In any case, there seems to be enough of the right kind of divergences in the 3 SPY arbitrage assets (HYG, TLT and VXX) on the right chart, 5 min, to allow the IWM 5 min positive divegrence to finally fire, however an intraday pullback that showed accumulation rather than just in line would go a long way toward confirming that probability and would let me know if short term piggy back trades are worthwhile, in my case, specifically the IWM call addition, however any number of leveraged ETFs would do the trick.
Looking at leveraged ETFs, inverse and just leveraged, I see a decent probability of the IWM bouncing, strangely though there's no confirmation for TQQQ/SQQQ therefore QQQ. I'm having the same kind of trouble with 3x leveraged SPY, DIA and XLF as well. What seems clear is at least a short term pullback as mentioned in the last post. The 10 min charts are solid for continued downside, it's the 5 min charts that are the near term bounce and thus far the only one that has a decent signal is the IWM.

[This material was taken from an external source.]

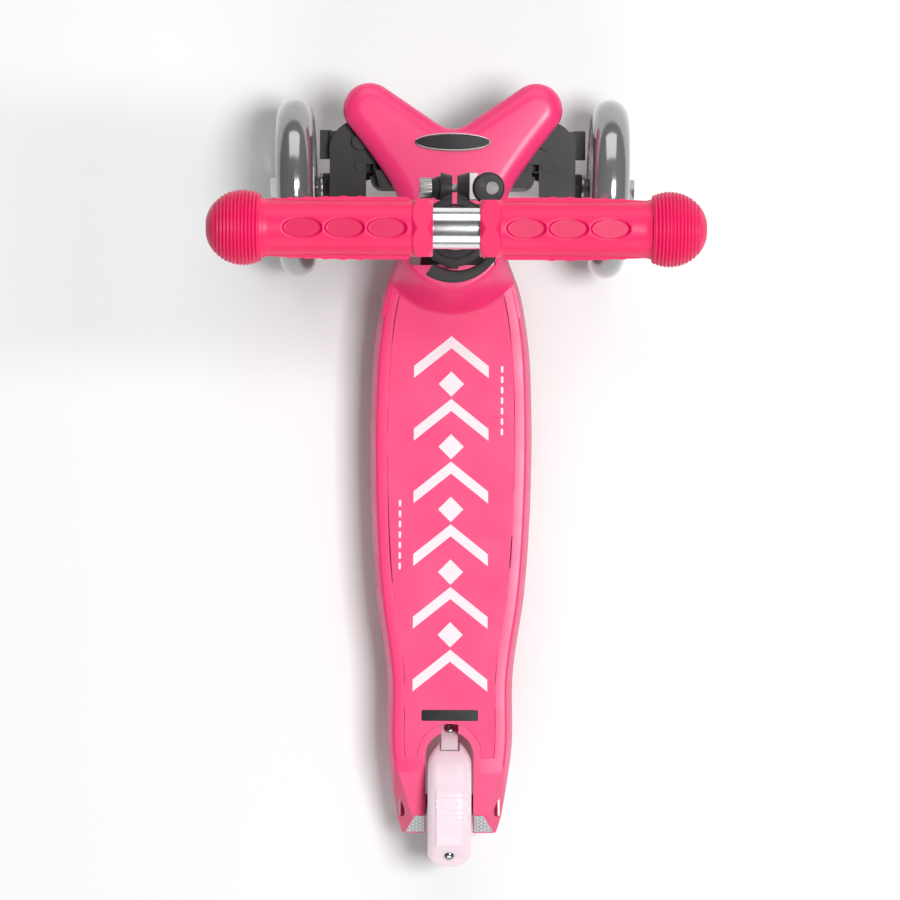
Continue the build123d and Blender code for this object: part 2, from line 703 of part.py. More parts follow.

Again, it's the 5 min charts and not much beyond that. I took a quick look (there are too many charts to post intraday) at breadth indicators again which have seen a dramatic decline which I've only seen twice since I've been watching these which is at least once a week for probably close to 15 years, that was the 2007 top and right now. I'll get some example charts up at some point, so the 10 min negatives after a 5 min positive like this make perfect sense for a normal lower high/lower low trend which requires a bounce and it absolutely normal.
QQQ 3 min intraday with a sharp negative divegrence, thus these should come down and that's where the useful information is, to see whether 3C accumulates the move down or confirms it or if it does both in different averages which is a possibility.
QQQ 5 min has a positive divegrence at yesterday's lows/capitulation selling or volume event. As I said yesterday, technical traders almost always take this as a bearish short term sign and expect the market to be down more the next day, but I've found it's almost always a short term reversal and by short term I mean often a day or so.
In this case, the QQQ 5 min divergence is very weak. After this comes the 10 min which is horrendous.
IWM 1 min intraday shows distribution in to higher prices today, the question is whether there's accumulation in to lower prices, that's the game.
And the IWM 5 min has maintained a strong chart through the week despite it has made no bounce.
Here's an HYG 5 min chart with a positive, for the SPY Arbitrage (short term market manipulation lever), HYG needs to move up, TLT and VXX need to move down. However there's a lot going on with bond shortages and "fail to delivers" so the charts in bond related issues may be very complicated beyond what we'd normally expect.
Still, for now the 5 min TLT shows a negative which is in line with activating the SPY arbitrage.
VXX 1 min is leading positive intraday which is in line with a market decline very short term, as in the next tradable move, but...
The 5 min looks like it saw distribution in to yesterday's highs and is also in line with activating the SPY arbitrage which really just fools algos in to thinking the market is risk on as the defensive assets retreat and the risk on HY credit asset (HYG) moves up and the algos follow the signal, simple as that.
Intraday the Most Shorted Index (yellow) vs the SPY tried to move higher on a squeeze one more time , it looks like the market is getting a little traction from that now, so our decline may have to wait until the close or perhaps Monday, we'll see what 3C charts look like at the close as they almost always pick up where they left off on the next trading day.
The bigger picture of Most Shorted Stocks is very much in line with the larger macro trends, the 10 min plus 3C charts, the market breadth charts falling apart dramatically, the 10-year rates nose-diving and the SKEW remaining very elevated while the F_E_D seems to be in an increasingly contradictory mood, almost panicked, actually panicked as they seem to have several problems on their hands from inflation mixed with REAL falling wages, not inflation adjusted, their balance sheet being inflationary and the whole lack of bonds for collateral as we saw at the end of April and Q2 with the F_E_D's reverse repo facility setting all-time record 1-day borrow highs as banks have no collateral to leverage up their assets which the F_E_D is increasingly concerned about as they sent out a letter asking dealers why there's such a large "fail to Deliver" in bonds, the answer is simple, the F_E_D owns most of them.